Réalisation Karawitz

Cette construction, située dans le Pas-de-Calais et livrée à l’été 2014, a été entièrement réalisée en CLT. Mieux : elle a été pensée pour être réalisée en CLT. Au cahier des charges : du bois, du passif et une esthétique moderne... 

Texte: Claire Leloy – Photos : Mischa Witzmann (Karawitz) 

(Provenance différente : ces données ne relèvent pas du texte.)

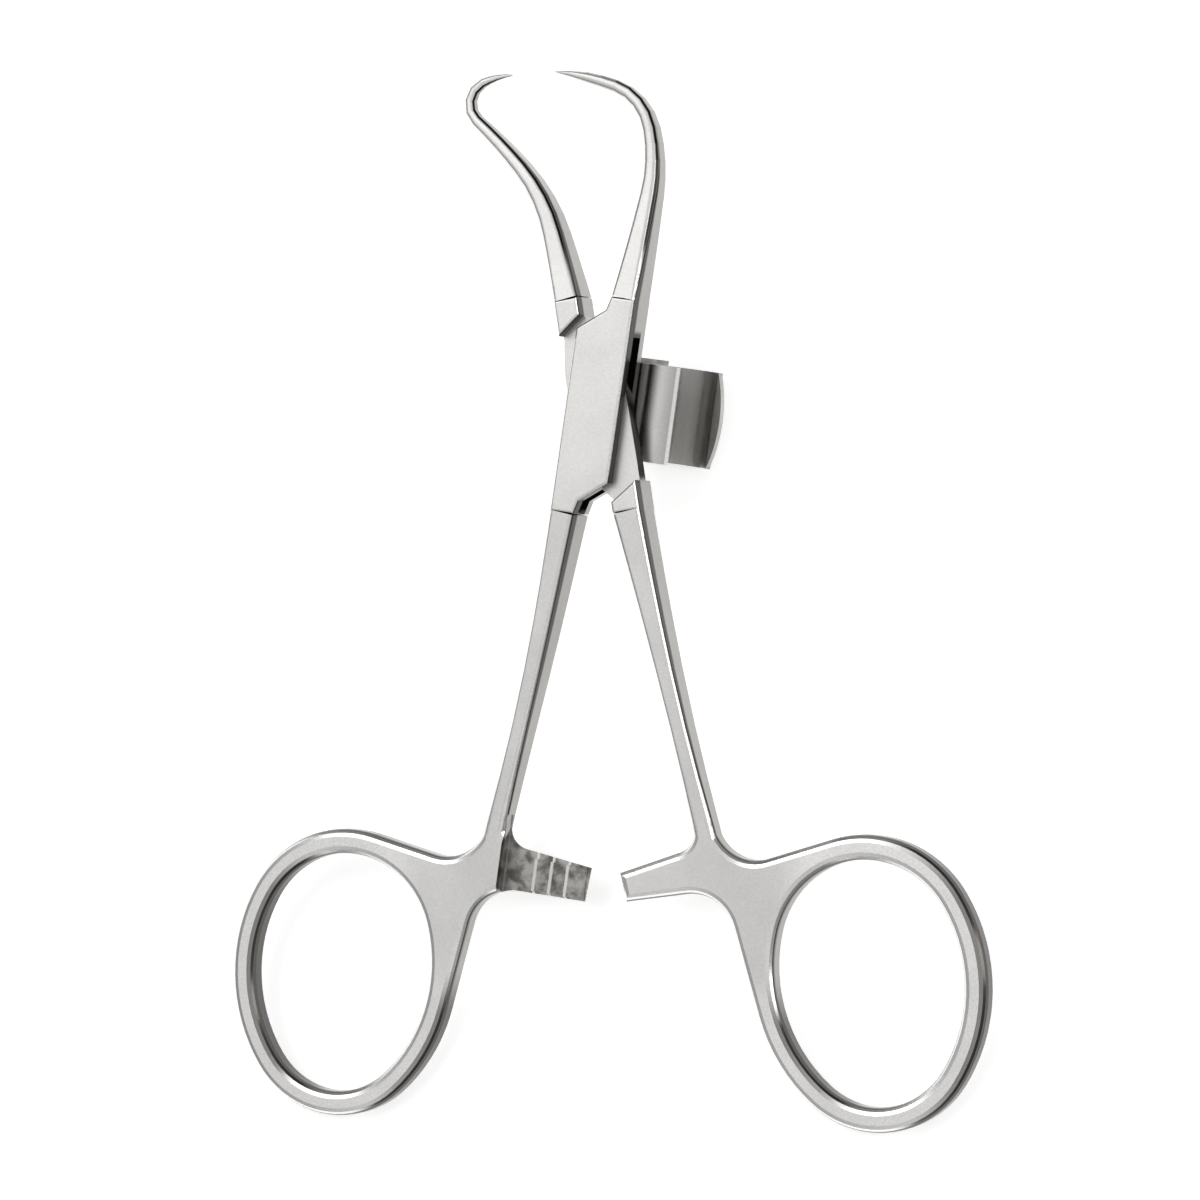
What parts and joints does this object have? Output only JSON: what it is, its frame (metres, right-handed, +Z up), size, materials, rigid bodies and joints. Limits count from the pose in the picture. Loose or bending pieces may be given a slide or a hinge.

Les maîtres d’ouvrage savaient exactement où ils voulaient aller : une maison résolument contemporaine et notablement performante avec une certification Maison Passive à la clé. Partant de cet objectif d’efficacité énergétique, leur premier réflexe fut de chercher conseil auprès d’un bureau d’étude thermique, largement reconnu en matière de passif : Energelio. Mais, au vu de la surface habitable nécessaire et des ambitions en matière esthétique, il fallait trouver un architecte. « Sans doute la décision la plus difficile à prendre » du propre aveu des maîtres d’ouvrage. Leur choix s’est nalement arrêté sur l’agence parisienne Karawitz, spécialisée en construction bois et conception passive.

Ossature ou bois massif ?

Au stade de l’esquisse, l’agence Karawitz propose différentes options de formes et d’identités pour la future maison. C’est la toute première proposition qui fait mouche : un esprit extrêmement moderne, reposant sur deux volumes superposés, et une légèreté octroyée à l’ensemble par deux porte-à-faux. « Bien évidemment... c’était la solution la moins compacte et la plus délicate pour construire du passif » note Milena Karanesheva en souriant. Cette option est donc chiffrée avec différentes solutions constructives. En clair : version ossature bois et version CLT. Il est important de souligner que le budget n’était pas tout à fait extensible et qu’il s’agissait d’une contrainte essentielle. Le projet cumulant des problématiques de haute performance énergétique et des contraintes mécaniques de taille (avec les porte-à-faux), l’exercice risquait d’être coûteux...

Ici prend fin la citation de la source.